58 In Question 2(c) the Tribunale di Salerno questions the validity of making the issue of import licences subject to the lodging of a security.

59 The provision of a security is prescribed in the second paragraph of Article 17 of the Council Regulation. Since the issue of import licences subject to the lodging of a security is provided for by the Council Regulation and not by the Commission Regulation, the question of the validity of the latter regulation with regard to the Council Regulation with respect to that condition is also devoid of purpose.

60 The Court must consequently confine itself to an analysis of the validity, with regard to the Council Regulation, of the provisions of the Commission Regulation that fix the periods within which applications for import licences must be submitted and the final dates for their submission, forming the subject-matter of Question 2(a) and (b).

61 By that question the national court asks whether the Commission Regulation, in the light of the Lomé Convention and the Council Regulation, did not establish arrangements that restrict access of Somali bananas to the Community market to an excessive degree.

62 According to the settled case-law of the Court, in the context of the common agricultural policy, since only the Commission is in a position to keep track of agricultural market trends and to act quickly where necessary, the Council may find it necessary to confer on it wide powers in that sphere (see, inter alia, Case 23/75 Rey Soda v Cassa Conguaglio Zucchero [1975] ECR 1279, paragraph 11, and Case C-285/94 Italy v Commission [1997] ECR I-3519, paragraph 22). The limits of those powers must be determined by reference among other things to the essential general aims of the market organization (see Case 22/88 Vreugdenhil and Others [1989] ECR 2049, paragraph 16, and Case C-478/93 Netherlands v Commission [1995] ECR I-3081, paragraph 30).

63 Article 20 of the Council Regulation authorizes the Commission to adopt, in accordance with the banana management committee procedure, detailed rules for the application of the arrangements for trade with third countries. It provides expressly that those detailed rules may cover, in particular, additional measures concerning the issue of import licences, their term of validity, and the frequency of issue of licences. The purpose of the Commission Regulation is therefore to lay down the detailed rules for applying the import arrangements for fresh bananas referred to in Title IV of the Council Regulation.

64 The effect of Article 14(2) of the Commission Regulation is that the time-limit for lodging import licence applications expires three weeks before the quarter concerned by the import licence requested. An operator who is late in lodging an application for an import licence with the competent authorities for a quarter loses the chance of importing bananas under the tariff quota for the quarter in question, although it should be noted that, in view of the period of validity of the licences laid down in Article 11(2) of that regulation, he may continue to market bananas until the seventh day following the quarter in respect of which he has obtained import licences.

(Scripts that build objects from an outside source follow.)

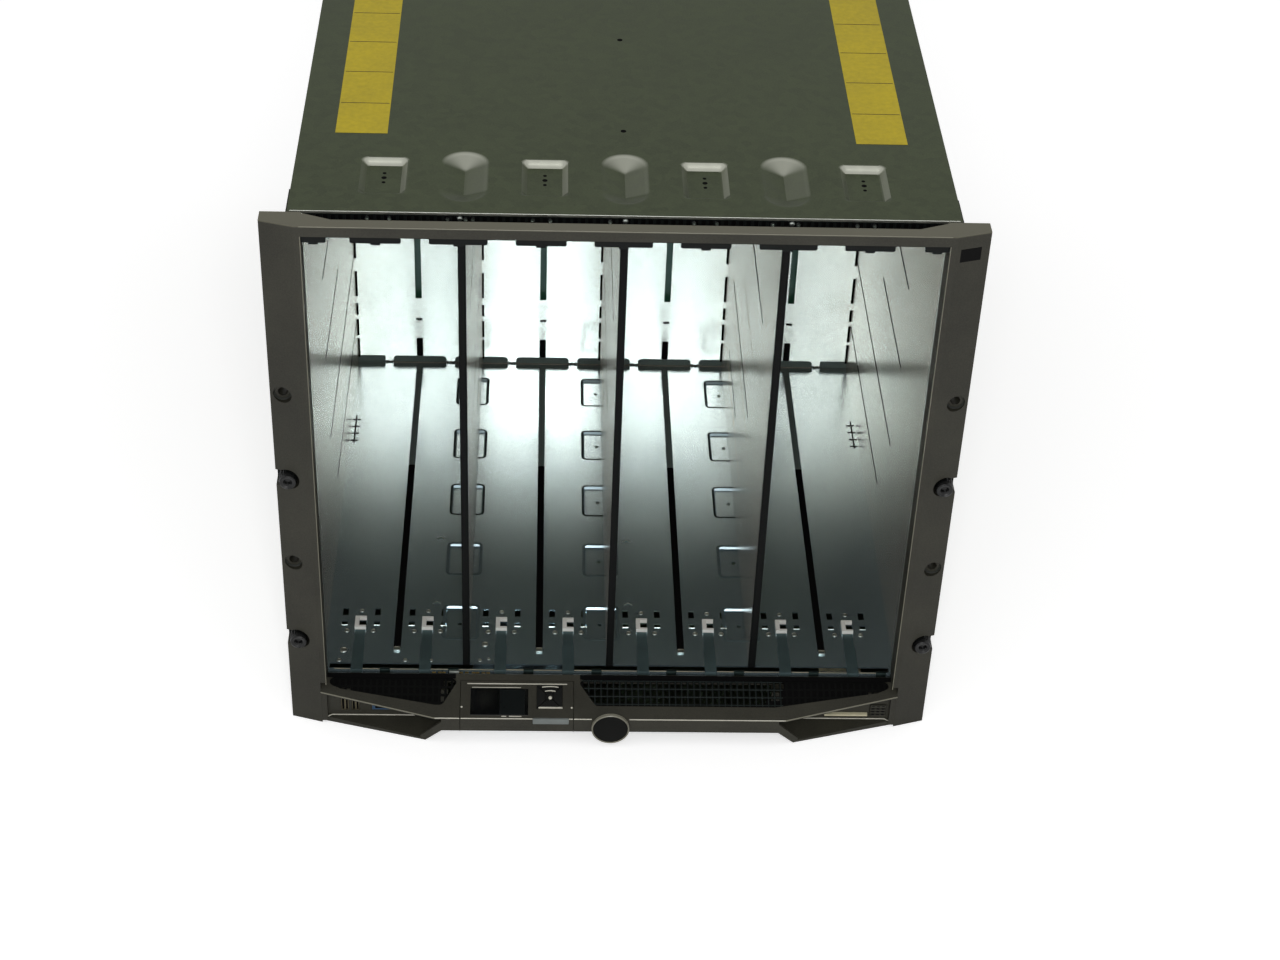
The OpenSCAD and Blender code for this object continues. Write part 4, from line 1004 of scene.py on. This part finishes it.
def bezel_edges():
    """Painted highlights: pale lines along the edges of the ridge's ends, of the top bar and of the
    columns.
    """
    y, bar_y, bar_z = -RIDGE_Y + LINE_SINK, -BAR_FRONT + LINE_SINK, BAR_TOP - 0.5
    end_z = LIP_Z - (RIDGE_END_Y - LIP_Y) * math.tan(SLOPE) - 0.2
    mesh = bmesh.new()
    for side in SIDES:
        add_rod(mesh, (side * RIDGE_HALF, y, RIDGE_Z - 0.25),
                (side * NOSE_HALF, -RIDGE_END_Y + 0.3, end_z), 0.5)
    add_rod(mesh, (-OPENING_HALF, bar_y, bar_z), (OPENING_HALF, bar_y, bar_z), 0.5)
    for side in SIDES:
        add_rod(mesh, (side * OPENING_HALF, bar_y, bar_z),
                (side * (EAR_EDGE - 0.6), -COLUMN_EDGE_Y + LINE_SINK, bar_z), 0.5)
        add_rod(mesh, (side * OPENING_HALF, bar_y, LIP_Z),
                (side * OPENING_HALF, bar_y, BAR_BOTTOM), 0.4)
    new_piece("bezel_edges", mesh, textured_plastic("bezel edge highlight", srgb(118, 116, 102), 0.35),
              slot="bezel")


class CHASSIS_OT_bezel_trim(bpy.types.Operator):
    """Adds the painted highlights along the ridge, the ledges and the top bar"""

    bl_idname = "chassis.bezel_trim"
    bl_label = "Bezel trim"

    def execute(self, context):
        bezel_lines()
        ends = [((x - 2.1, -BAR_FRONT - 0.1, 1.9), (x + 2.1, -RECESS_Y + 0.2, 33)) for x in (-216, 216)]
        new_blocks("recess_ends", ends, dressed("lower_bezel"), slot="bezel")
        bezel_edges()
        return {"FINISHED"}


class CHASSIS_OT_grille_trim(bpy.types.Operator):
    """Adds the black strip above the grilles, painted shade behind them and the right one's wires"""

    bl_idname = "chassis.grille_trim"
    bl_label = "Grille trim"

    def execute(self, context):
        top = slope_place(0, 0)
        strips = [((left, -2.6, -0.4), (right, 1.3, 0.12))
                  for left, right in ((-214, LCD_LEFT - 4), (LCD_RIGHT + 5, 214))]
        new_blocks("lip_strip", strips, matt_black(), 0.1, 1, top, slot="strip")
        # Painted shade: black sheets under the grilles.
        backs = [((left, -end, -3.2), (right, -start, -2.05)) for left, right, start, end in (
            (-212, -126, 2.4, 9.5), (132, 212, 2.4, 9.5), (-196, -128, 9.4, 18.5),
            (130, 196, 9.4, 18.5), (-168, -128, 18.4, 24), (118, 168, 18.4, 24))]
        new_blocks("grille_backs", backs, matt_black(), 0, 1, top, slot="strip")
        first_s, step_s, step_x, bottom = 2.5, 6.6, 4.7, -2.1
        wires = []
        for j in range(4):
            s = first_s + step_s * j
            wires.append(((LCD_RIGHT + 6 + 1.6 * j, -s - 0.45, bottom), (131, -s + 0.25, -1.75)))
        for i in range(-4, 28):
            x = (i + 0.5) * step_x
            reach = 23.4 if x > LCD_RIGHT + 14 else 12
            wires.append(((x - 0.4, -reach, bottom), (x + 0.4, -2.4, -1.8)))
        grey = plain_gloss("wire grey", srgb(62, 70, 68), 0.4, 1.0)
        new_blocks("grille_wires", wires, grey, 0.1, 1, top, slot="strip")
        return {"FINISHED"}


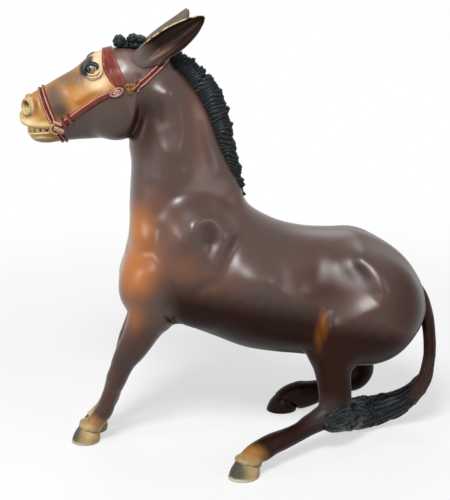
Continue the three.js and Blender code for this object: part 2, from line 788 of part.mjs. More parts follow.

65 Nevertheless, in such a case, the operator still obtains an annual quantitative reference and he may ask that unused quantities should be reattributed to him for the following quarter. He is thus in a position during the following quarters to market quantities of bananas amounting to his individual reference volume, save that, in accordance with Article 1(3) of the Council Regulation which specifies that the marketing year is to run from 1 January to 31 December, failure to comply with the time-limit laid down for lodging an application for an import licence for the final quarter means that the operator forfeits any chance of marketing the remaining part of his annual reference quantity after 31 December.

66 Similarly, an operator who, during the final quarter, has not used certain quantities of bananas which gave rise to the issue of an import licence may not market the unused volume of his reference quantity.

67 However, as is apparent from the description of the detailed rules for issuing import licences, the division of the procedure relating to the import of bananas into four quarters but without that entailing any definitive loss of operators' rights falls within the Commission's power to modify the conditions of access of bananas originating in third countries to the Community without, however, restricting them. Failure to comply with certain dates for lodging an application for licences or for carrying out imports under the licences issued does not entail the complete loss of any chance of marketing the quantity of bananas attributed annually to each operator.

68 There is therefore no factor to suggest that the issue of import licences quarterly and in restricted periods, for the purposes of ensuring the proper marketing of bananas in the Community during the marketing year, contravenes the Lomé Convention or the Council Regulation.

69 The reply to the second question must therefore be that consideration of the Commission Regulation in the light of the Lomé Convention and the Council Regulation has revealed no factor of such a kind as to affect its validity.

Costs

70 The costs incurred by the Italian and French Governments and by the Council of the European Union and the Commission of the European Communities, which have submitted observations to the Court, are not recoverable. Since these proceedings are, for the parties to the main proceedings, a step in the proceedings pending before the national court, the decision on costs is a matter for that court.

On those grounds,

THE COURT

(Sixth Chamber),

in answer to the questions referred to it by the Tribunale di Salerno by order of 12 October 1995, hereby rules:

1. Consideration of Council Regulation (EEC) No 404/93 of 13 February 1993 on the common organization of the market in bananas in the light of the Fourth ACP-EEC Convention, signed in Lomé on 15 December 1989 and approved by Decision 91/400/ECSC, EEC of the Council and the Commission of 25 February 1991, has revealed no factor of such a kind as to affect its validity.

2. Consideration of Commission Regulation (EEC) No 1442/93 of 10 June 1993 laying down detailed rules for the application of the arrangements for importing bananas into the Community in the light of the Fourth ACP-EEC Convention and Regulation No 404/93 has revealed no factor of such a kind as to affect its validity.